There is nothing revolutionary about the idea of having a healthy disagreement with someone, and as a matter of fact it's a pretty basic ability we should all try develop. I'm obviously flawed just like everyone else, and I would be lying if I said I've never felt emotional about one of my positions, but every time I've felt like reacting gutturally, I've taken a step back and asked myself if I was about to work against my own mission.
In other words, at times when we just get too heated, even if the message is somewhat correct, the words we chose are completely ineffective to convey them. They are wrapped in aggression, personal attacks, and thus miss the mark by miles.
WIthout a doubt not everyone is a diplomat, or has the social adeptness to calculate every phrase, but I also think many who partake of the verbal jousting do so without attempting to measure costs. Why would I make that assertion? Simply because the intellect is there, therefor I can't conclude ignorance, not really.
The Toxic Label
I've seen compelling arguments get dismissed simply with one magical move. If a Steemian with valid concerns is too emotional, yet has brought up some good points, the default move is to label him or her as toxic and completely invalidate everything that was said.
No doubt this can be frustrating and more often that not bring more resentment and somewhat feed a negative cycle of discommunication. I think that to some the fact that I would even use the word resentment is a little too much, but I don't believe it's out of place at all. There is a lot of emotional investment here and it's quite palpable, so to dismiss resentment is not be observant.
I've seen over and over again this very dynamic in action and from where I stand is quite frustrating, as questions go unanswered and sometimes great ideas get discarded. However, I'm not implying the one who "earns" the label, has earned it without merit, since the consequences of words we chose have always existed.
Passion is great but
It cant overrule reason, possibly not ever. And If I'm to be honest, that might exactly what I see happen more often than not. Passionate people allowing themselves to be fully express everything.

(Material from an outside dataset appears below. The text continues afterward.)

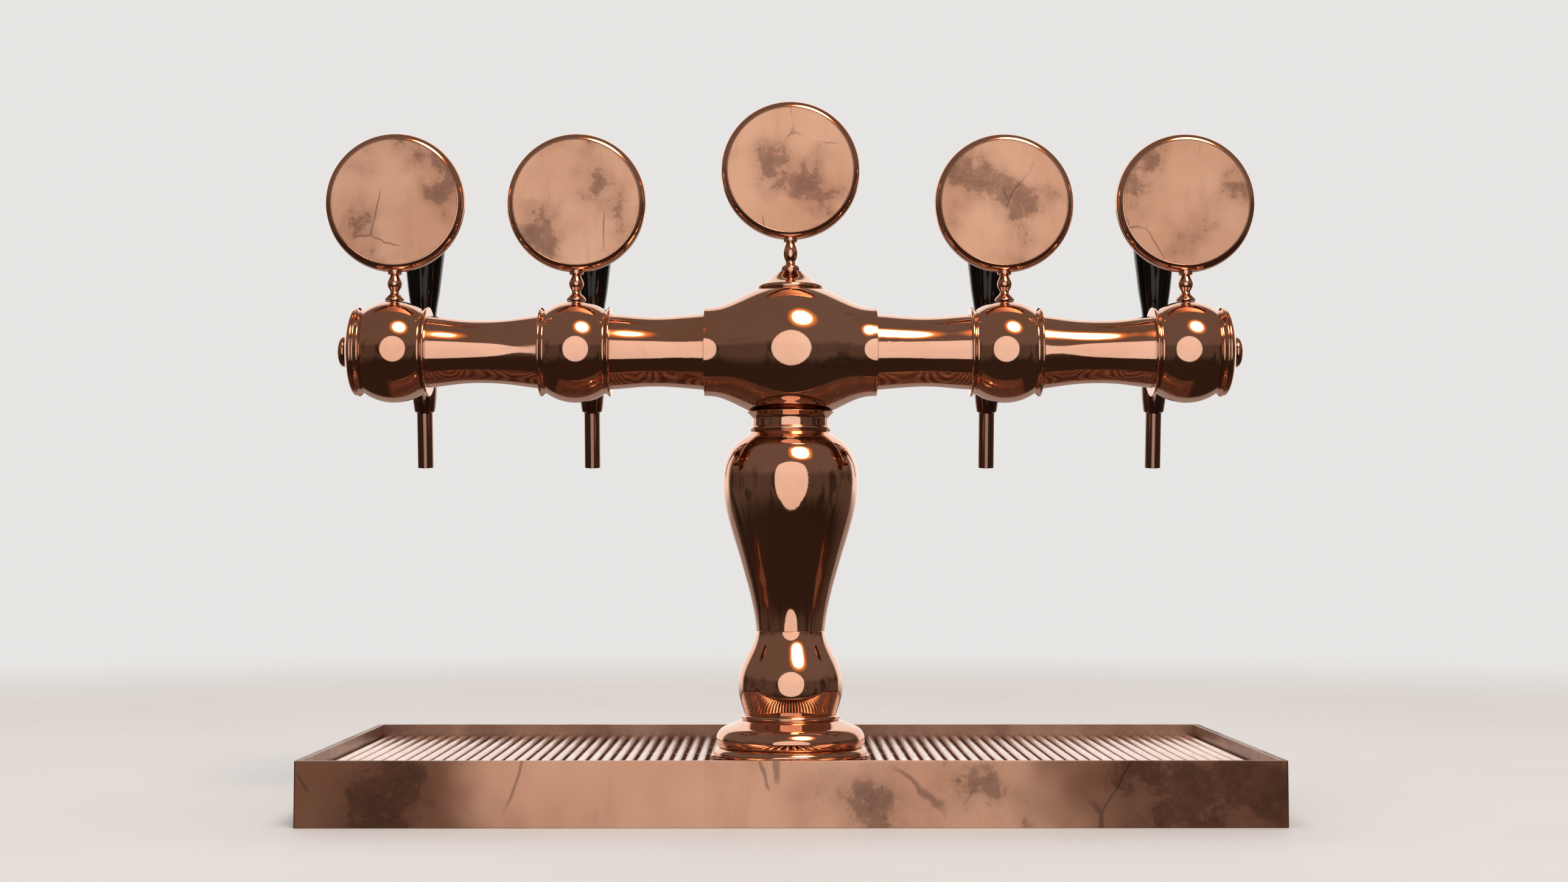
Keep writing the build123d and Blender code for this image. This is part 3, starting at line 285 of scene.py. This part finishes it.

I think this is why I can sympathize with some of the members of this community that get labeled as toxic, because It also might be correct to label them as passionate. I certainly have changed my mind over the time I've been here on the nature of different characters, and have come to appreciate some of the ones who dismissed and labeled as "evil", comically enough.
Given the chance...
Our option to hide behind keyboards also allow us some extra room for letting loose, and I can accept that. But, I think it's important to know that behind the avatar and the silly nickname at times there is an actual human being who feels strongly about something.
I often think about all the different concerns I have regarding the future of this blockchain, the ideas that I personally believe could help it grow and regardless if I'm right or wrong, because that's not the point, these ideas have become a driver for this journey of mine.
So if I was given the chance to express them to someone of relevance, someone who has weight of change, I would hope that I can be as prepared as possible. I would hope that I could refrain from dirtying up the waters with emotional jargon and be as pragmatic as possible. However, that is just a mental exercise I practice daily and nothing more.
But, because it's always my intention to leave some food for thought behind as they say, let me ask you; If you were given the chance to talk to Ned, to talk to leadership, if they gave you a good 30 minutes of their time; Are you ready to do so? Would you want to? Do you actually have something constructive to say? Or you would just spend 30 minutes complaining?
You don't have answer me, who am I? I'm in the same boat you are. This question is for you, and you alone.